Saturday, January 10, 2009

A Few Lingering Projects

My new job has been cutting into my modeling time, but I managed to find some time last weekend. I ended up working on one lingering project, and one bit of detail.

First, the detail. My model railroad layout's gotten to a point where some of the scenes look complete - scenery, buildings, and track are in. Now, I've got time to add little details to make things look realistic. I've been installing working signals along the track. In the Santa Cruz Mountains, many of the signals were semaphore signals where an arm moves up and down to indicate whether a train can stop or go. Semaphores are real attention-getters, so the block boundaries where signals appear tend to get attention. Now, a real railroad signalling system is more than just the signals; there are also the telegraph poles that carry the wires between signals, and equipment cabinets, and, hidden in the weeds, battery boxes.

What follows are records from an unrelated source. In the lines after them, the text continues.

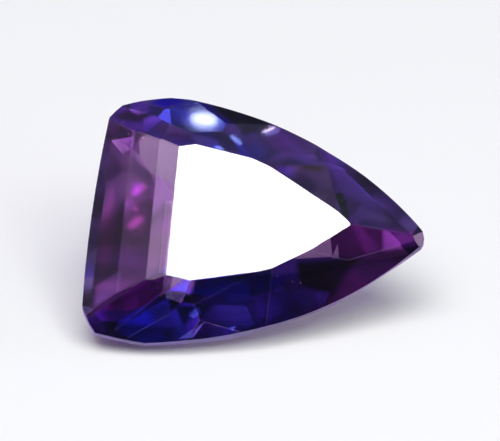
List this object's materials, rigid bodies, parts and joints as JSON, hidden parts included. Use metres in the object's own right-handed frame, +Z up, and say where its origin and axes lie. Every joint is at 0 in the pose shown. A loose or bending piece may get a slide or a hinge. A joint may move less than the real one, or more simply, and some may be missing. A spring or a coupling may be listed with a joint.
{
  "type": "faceted gemstone",
  "caption": "Loose violet-blue gemstone in a faceted shield cut: flat table, stepped base edge, two bowed long sides and a blunt apex, lying on a facet of its underside.",
  "frame": {"origin": "middle of the stone's box, on the surface that the stone lies on", "axes": "+X from the base edge towards the apex, -Y the way the table is tipped, +Z up"},
  "size_m": [0.0164, 0.01, 0.0089],
  "materials": {
    "tanzanite": "polished"
  },
  "bodies": {
    "root": {"tanzanite": "tanzanite"}
  },
  "joints": []
}
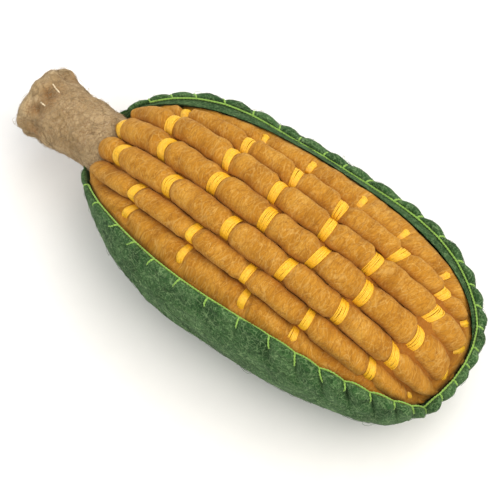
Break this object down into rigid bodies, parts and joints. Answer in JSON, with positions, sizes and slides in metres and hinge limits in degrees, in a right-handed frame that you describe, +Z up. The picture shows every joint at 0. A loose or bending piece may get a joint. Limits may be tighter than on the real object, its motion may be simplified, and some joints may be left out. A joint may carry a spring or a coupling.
{
  "type": "felt toy corn cob",
  "caption": "Handmade stuffed felt corn cob with sewn kernel rows, a green felt husk with a blanket-stitched edge and a felt stem.",
  "frame": {"origin": "under the middle of the cob's box, on the surface that its belly rests on", "axes": "+X along the cob from the stem to the tip, +Z up through the kernel rows, -Y to the near side"},
  "size_m": [0.1742, 0.0768, 0.0566],
  "materials": {
    "green_felt": "matte, fuzzy wool felt",
    "ochre_felt": "matte, fuzzy needle-felted wool",
    "beige_felt": "matte, fuzzy wool felt",
    "lime_thread": "soft cotton thread",
    "yellow_floss": "silky stranded floss",
    "cream_thread": "soft cotton thread"
  },
  "bodies": {
    "root": {"husk": "green_felt", "stem": "beige_felt", "roll_1": "ochre_felt", "roll_2": "ochre_felt", "roll_3": "ochre_felt", "roll_4": "ochre_felt", "roll_5": "ochre_felt", "roll_6": "ochre_felt", "roll_7": "ochre_felt", "edge_thread": "lime_thread"}
  },
  "joints": []
}
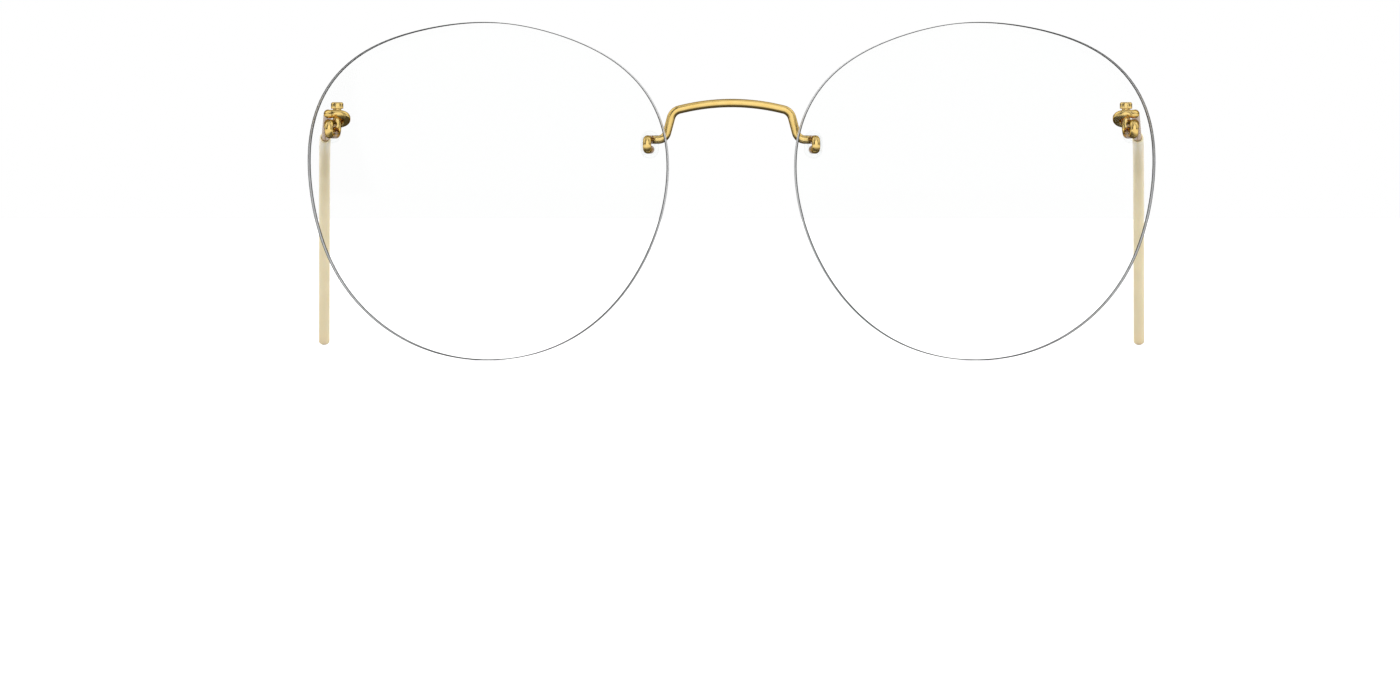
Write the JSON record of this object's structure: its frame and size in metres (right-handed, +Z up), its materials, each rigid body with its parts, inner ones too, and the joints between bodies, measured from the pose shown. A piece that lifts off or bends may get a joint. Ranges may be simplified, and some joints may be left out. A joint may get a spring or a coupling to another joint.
{
  "type": "rimless eyeglasses",
  "caption": "Rimless eyeglasses with drilled panto lenses, a bent wire bridge, coiled wire hinges and thin wire temples with soft ear sleeves.",
  "frame": {"origin": "on the floor, midway between the two lenses and midway along the whole length of the open glasses", "axes": "+X is the wearer's left, +Y runs back along the temples towards the ears, +Z is up; the front of the glasses faces -Y"},
  "size_m": [0.124, 0.1468, 0.0461],
  "materials": {
    "clear_lens": "polished",
    "gold_wire": "polished",
    "soft_sleeve": "satin",
    "clear_bushing": "gloss"
  },
  "bodies": {
    "front": {"left_lens": "clear_lens", "right_lens": "clear_lens", "bridge": "gold_wire", "left_hinge_wire": "gold_wire", "right_hinge_wire": "gold_wire", "left_nasal_bushing": "clear_bushing", "left_temporal_bushing": "clear_bushing", "right_nasal_bushing": "clear_bushing", "right_temporal_bushing": "clear_bushing"},
    "left_temple": {"left_temple_wire": "gold_wire", "left_temple_sleeve": "soft_sleeve"},
    "right_temple": {"right_temple_wire": "gold_wire", "right_temple_sleeve": "soft_sleeve"}
  },
  "joints": [
    {"name": "left_temple_fold", "type": "hinge", "parent": "front", "child": "left_temple", "pos_m": [0.05408, -0.06037, 0.03083], "axis": [0, 0, 1], "range_deg": [-3, 91.5]},
    {"name": "right_temple_fold", "type": "hinge", "parent": "front", "child": "right_temple", "pos_m": [-0.05408, -0.06037, 0.03083], "axis": [0, 0, -1], "range_deg": [-3, 88.5]}
  ]
}
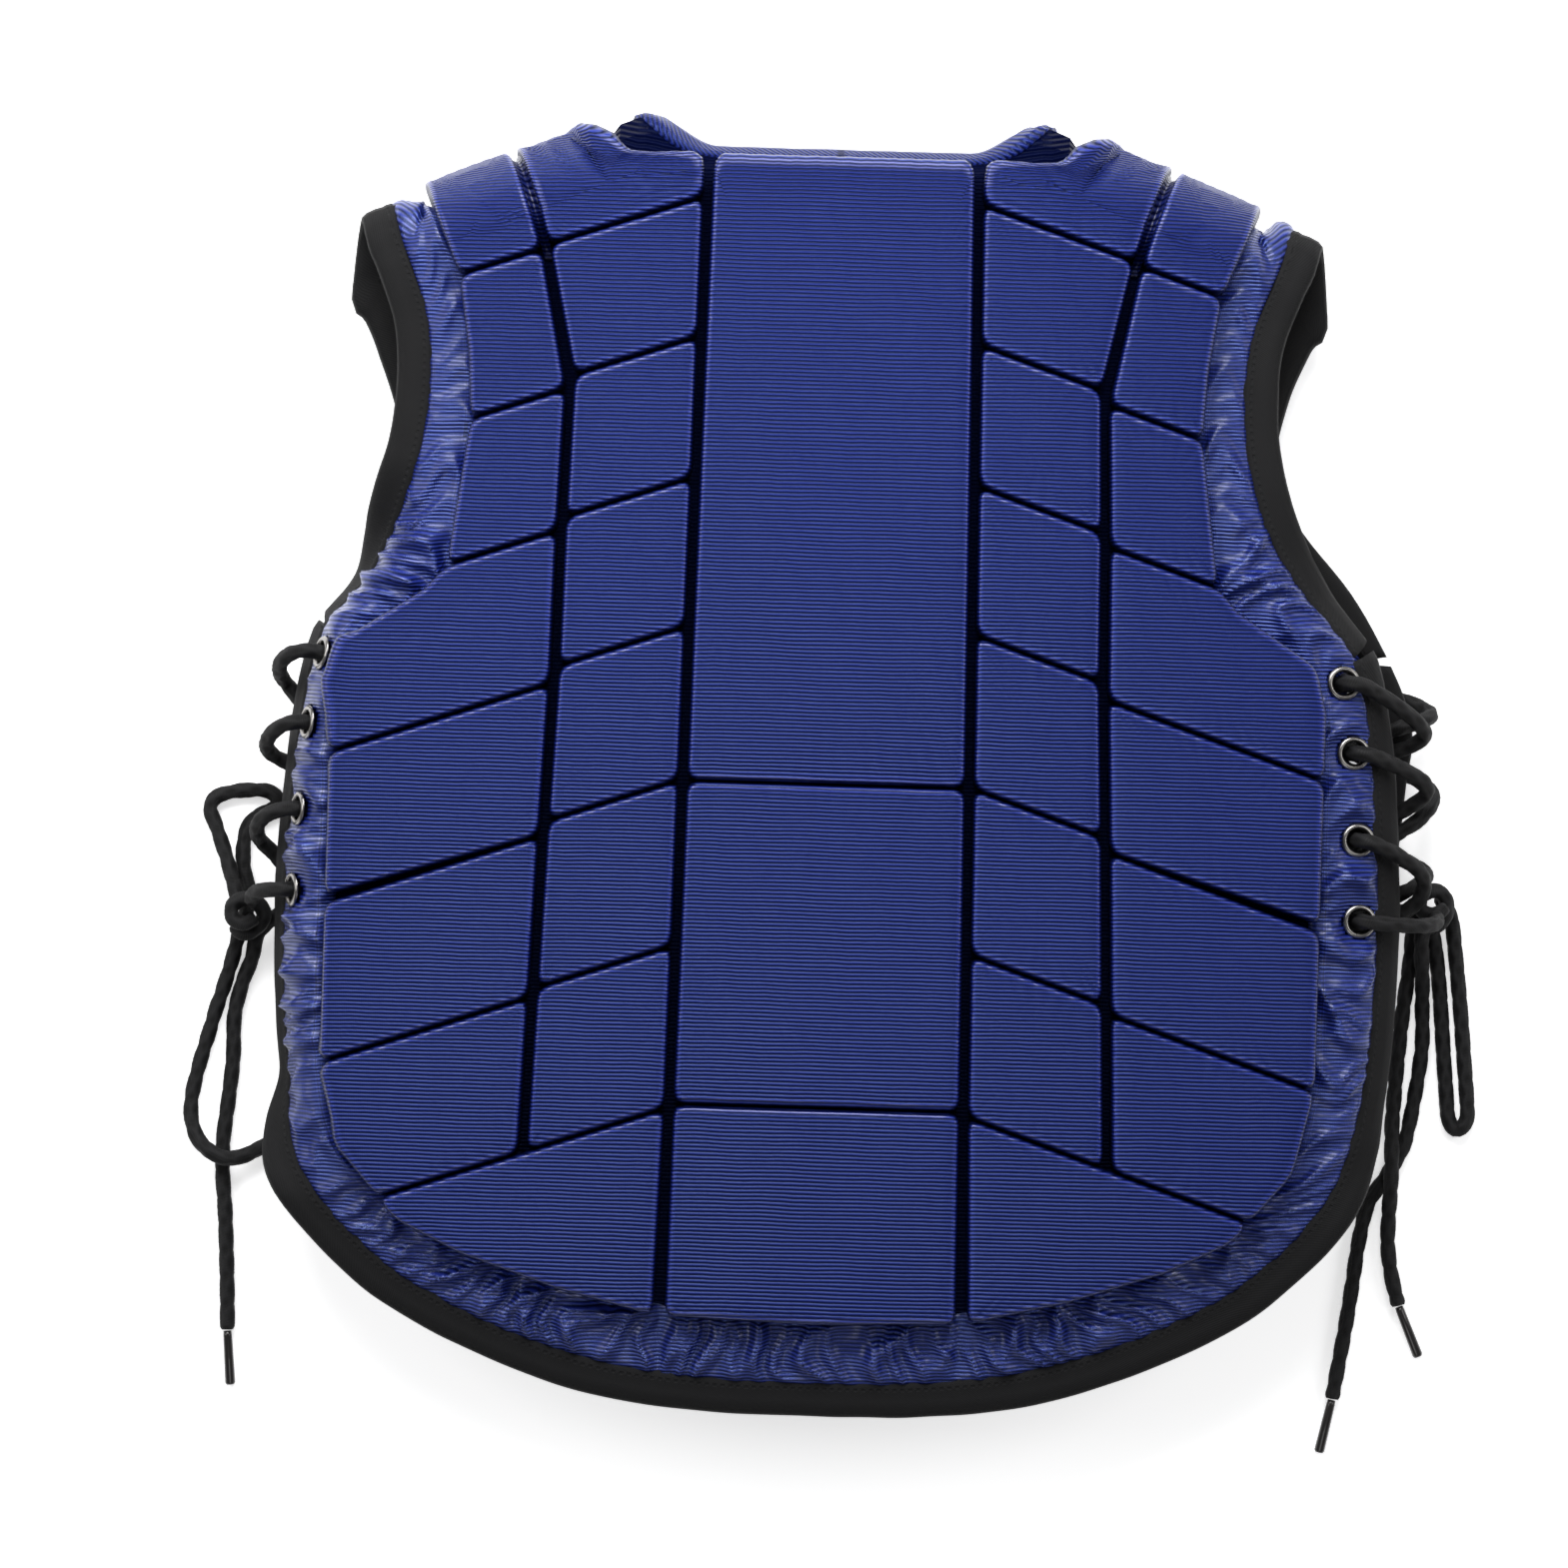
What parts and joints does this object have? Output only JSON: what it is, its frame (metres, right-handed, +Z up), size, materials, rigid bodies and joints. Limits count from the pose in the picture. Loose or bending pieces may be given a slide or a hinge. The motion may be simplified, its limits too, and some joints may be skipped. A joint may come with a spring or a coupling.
{
  "type": "equestrian body protector",
  "caption": "Padded riding vest with ribbed foam blocks, bound edges, a closed front zip and laced sides, lying on its front.",
  "frame": {"origin": "on the floor under the middle of the vest's bounding box, with the vest lying on its front and its laces left out", "axes": "+Z up through the back panel, +Y towards the neck, +X towards the right of the back panel as seen from above"},
  "size_m": [0.5039, 0.5129, 0.0647],
  "materials": {
    "ribbed_satin": "shiny royal blue satin with fine cross ribs",
    "black_binding": "matt black bias binding",
    "dark_nickel": "dark nickel",
    "lace_cord": "black round braid",
    "aglet_film": "dark film"
  },
  "bodies": {
    "root": {"aglet_left_1": "aglet_film", "aglet_left_2": "aglet_film", "aglet_right_1": "aglet_film", "aglet_right_2": "aglet_film", "armhole_binding_left": "black_binding", "armhole_binding_right": "black_binding", "back_edge_binding": "black_binding", "back_shell": "ribbed_satin", "centre_block_1": "ribbed_satin", "centre_block_2": "ribbed_satin", "centre_block_3": "ribbed_satin", "eyelet_left_1": "dark_nickel", "eyelet_left_2": "dark_nickel", "eyelet_left_3": "dark_nickel", "eyelet_left_4": "dark_nickel", "eyelet_right_1": "dark_nickel", "eyelet_right_2": "dark_nickel", "eyelet_right_3": "dark_nickel", "eyelet_right_4": "dark_nickel", "front_edge_binding": "black_binding", "front_pad_left": "ribbed_satin", "front_pad_right": "ribbed_satin", "front_shell": "ribbed_satin", "front_zip": "black_binding", "inner_block_left_1": "ribbed_satin", "inner_block_left_2": "ribbed_satin", "inner_block_left_3": "ribbed_satin", "inner_block_left_4": "ribbed_satin", "inner_block_left_5": "ribbed_satin", "inner_block_left_6": "ribbed_satin", "inner_block_left_7": "ribbed_satin", "inner_block_left_8": "ribbed_satin", "inner_block_right_1": "ribbed_satin", "inner_block_right_2": "ribbed_satin", "inner_block_right_3": "ribbed_satin", "inner_block_right_4": "ribbed_satin", "inner_block_right_5": "ribbed_satin", "inner_block_right_6": "ribbed_satin", "inner_block_right_7": "ribbed_satin", "inner_block_right_8": "ribbed_satin", "lace_left": "lace_cord", "lace_left_bow": "lace_cord", "lace_right": "lace_cord", "lace_right_bow": "lace_cord", "neck_binding": "ribbed_satin", "outer_block_left_1": "ribbed_satin", "outer_block_left_2": "ribbed_satin", "outer_block_left_3": "ribbed_satin", "outer_block_left_4": "ribbed_satin", "outer_block_left_5": "ribbed_satin", "outer_block_left_6": "ribbed_satin", "outer_block_left_7": "ribbed_satin", "outer_block_right_1": "ribbed_satin", "outer_block_right_2": "ribbed_satin", "outer_block_right_3": "ribbed_satin", "outer_block_right_4": "ribbed_satin", "outer_block_right_5": "ribbed_satin", "outer_block_right_6": "ribbed_satin", "outer_block_right_7": "ribbed_satin"}
  },
  "joints": []
}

Battery boxes hold lead-acid batteries that power the signals when regular power goes out or isn't available. These days, there's probably a car battery stuffed in an equipment closet somewhere, but back in the old days, you'd see rectangular concrete vaults half-buried near signals. These vaults held batteries made from a glass jar and metal plates. The signal maintainers would stop by occasionally to replace the plates, refill the water, or add extra battery acid to keep everything running fine.

I thought these would make a neat project, so I made several from a couple pieces of styrene - a base, a slightly larger piece of sheet for the battery vault lid, and a strap to mimic the steel rod that would lock the vault lid on. In the picture of the signals at one end of the Glenwood siding, you can see one of the battery boxes in the dirt behind the signal. I still need to build the equipment closet that holds the relays that make the signal work, but that'll be a project for another rainy Saturday.

My second project for the weekend was building a searchlight signal. The model semaphore signals need a motor and mechanism underneath the layout, but I didn't always leave room for all the machinery. Luckily, the real Southern Pacific occasionally used color light semaphore signals in the Santa Cruz Mountains in the 1930's, so I can always model one of these signals instead.

When I last went to the hobby shop, the only signals I could find were some beautiful kits from Class 5 in Santa Rosa. These kits are a combination of plastic castings and etched brass, and make very detailed, realistic signals. Unfortunately, they don't have any way of actually lighting them -- there's no space in the scale light housing parts for an LED or light bulb. I've spent way too much time getting the signals to work under computer control and correctly change colors as trains go by, so I knew I had to light one of these signals.

After a couple false starts (and leaving the kit on my workbench for months just to annoy myself), I finally dived in with my soldering iron and a two-color LED. The pictures show the results. Rather than use the kit's light housing, I filed the LED down until it would fit through the hole in the brass target. I then soldered one of the LED's leads to the brass rod holding the signal up; the other got soldered to a thin wire that ran down the tube. The rest of the signal was assembled according to the kit's instructions. Unfortunately, the LED didn't quite sit in the same position as the kit's light housing, so the bracket for that is floating in air with nothing to support as seen in the side view.

Note the number plate on the signal indicating (in SP tradition) the number of miles and tenths of miles from San Francisco. (Here in the Santa Cruz Mountains, 3 digits were enough for the number plates; in Texas, the signals had 5 digit numbers because of the distance from the home office.) Another number plate went on the signal near Glenwood as seen in the first photo.

This signal got installed near the station at Wrights. Now, I only need to buy a few more signals for a couple other locations on the layout.